Probably a good deal of data you want can be found in Perry's "Chemical Engineers' handbook", 7th edition (McGraw-Hill, 1999), Section 28, Materials of Construction. Previous editions also contain similar data, useful for a general understanding.
However corrosion can be very case specific. In a fertilizer industry NH3 evaporator tubes of 304L were installed above the reaction vessels producing phosphoric fertilizer slurry. They failed in two weeks, while in another factory they had lasted for years. The difference was attributed to the raw material of phosphoric acid production, a mineral (phosphate) containing varying amounts of fluoride. 316L steel should have been used, having superior resistance to fluorides of phosphoric acid.
Another way is to try to get expertise on materials concerning the process you deal with. For instance, "Phosphoric acid" by A. V. Slack, Vol 2, contains an extended section on materials suitable for phosphoric acid production. But even chosing a material from a written reference may not be 100% safe. This may be the disadvantage or challenge of the material science, depending on your perspective.

[Technical Bard]

However corrosion can be very case specific.

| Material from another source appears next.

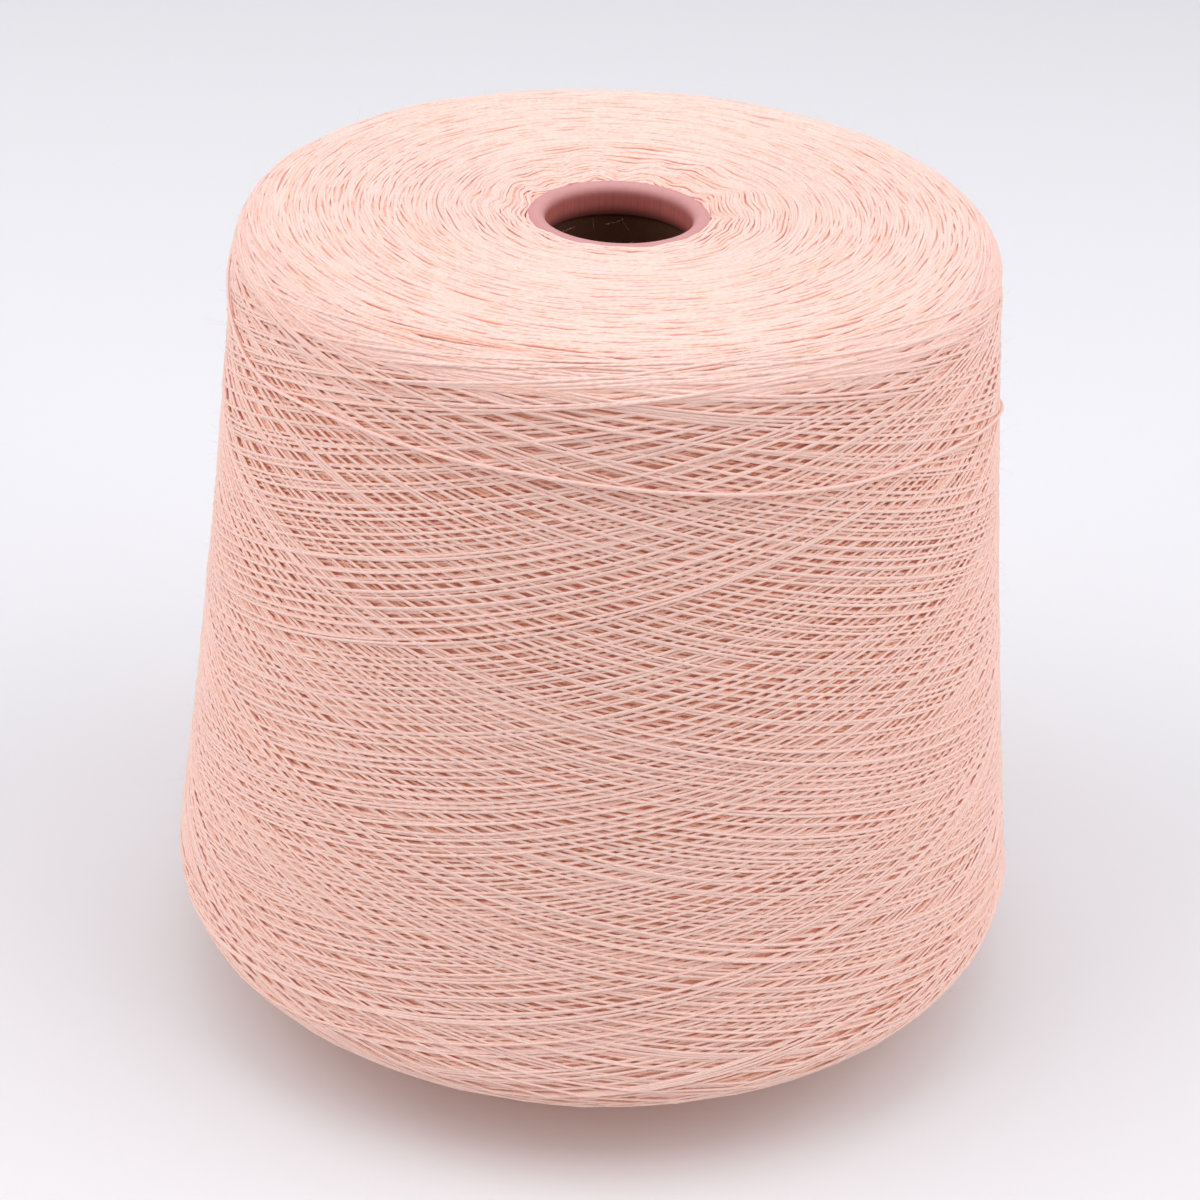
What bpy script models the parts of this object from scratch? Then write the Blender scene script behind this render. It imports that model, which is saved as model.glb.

But even chosing a material from a written reference may not be 100% safe. This may be the disadvantage or challenge of the material science, depending on your perspective.

I would strongly second this item. There are many examples of more expensive metallurgy lasting less time than cheaper metallurgy, because someone didn't understand the corrosion mechanism. For example, chlorides and oxalates in water are very detrimental to stainless steel, whereas carbon steel is less susceptible to these species. There are similar problems with many alloys, including some very expensive ones (nickel, titanium) when faced with incompatible materials.

[kkala]

Further to remark by Technical Bard, it may be useful to refer to some additional failures from already mentioned (23 Aug 11) fertilizer industry, indicating that material strength should be also taken into account.
1. A 98% H2SO4 line of cast iron was constructed to load rail vessels. This was broken due to water hammer, in a case when the near vessel valve was closed rather suddenly (the vessel would overflow). Cast iron had superior corrosion resistance but less strength compared to carbon steel (and it is more fragile). Carbon steel of generous corrosion allowance (and frequent inspection, e.g. once per year) was then judged as the most suitable material for the specific line, being reconstructed. Corrosion allowance of 3 mm is suitable in this case, as I learnt later.
2. A plastic valve (of fluoride resistant plastic) was placed at the exit of the phosphoric acid tank reactor, operating at atmospheric pressure and temperatures up to 80 oC. Valve supplier reported temperature limit of 80 oC. Cracks on the valve body appeared after ~ 2 weeks of operation. We mechanically supported a similar plastic valve against its weight, making a "column" from ground to it; the valve did not crack. It had indeed superior corrosion resistance, but the lesson was : "avoid material operating at recommended limits".

Edited by kkala, 28 August 2011 - 02:35 AM.

[papaya]

So far thanks for the comparison between SS, steel, but howabout with Inconel, Monel etc? How do they fair in corrosion resistance and strength?

[kkala]

You can have a general idea of the majority of materials in use (including inconel 600, monel 400, etc) in the Perry's Section 28, as mentioned in the post of 23 Aug 2011, with the reservedness expressed there.
I would consider suggestions as possible, but not quite certain for a similar industrial environment. In that fertilizer factory we conducted actual corrosion measurements for a new metal. Also communication between factories of same process and using same raw materials are useful.

Edited by kkala, 10 September 2011 - 11:35 AM.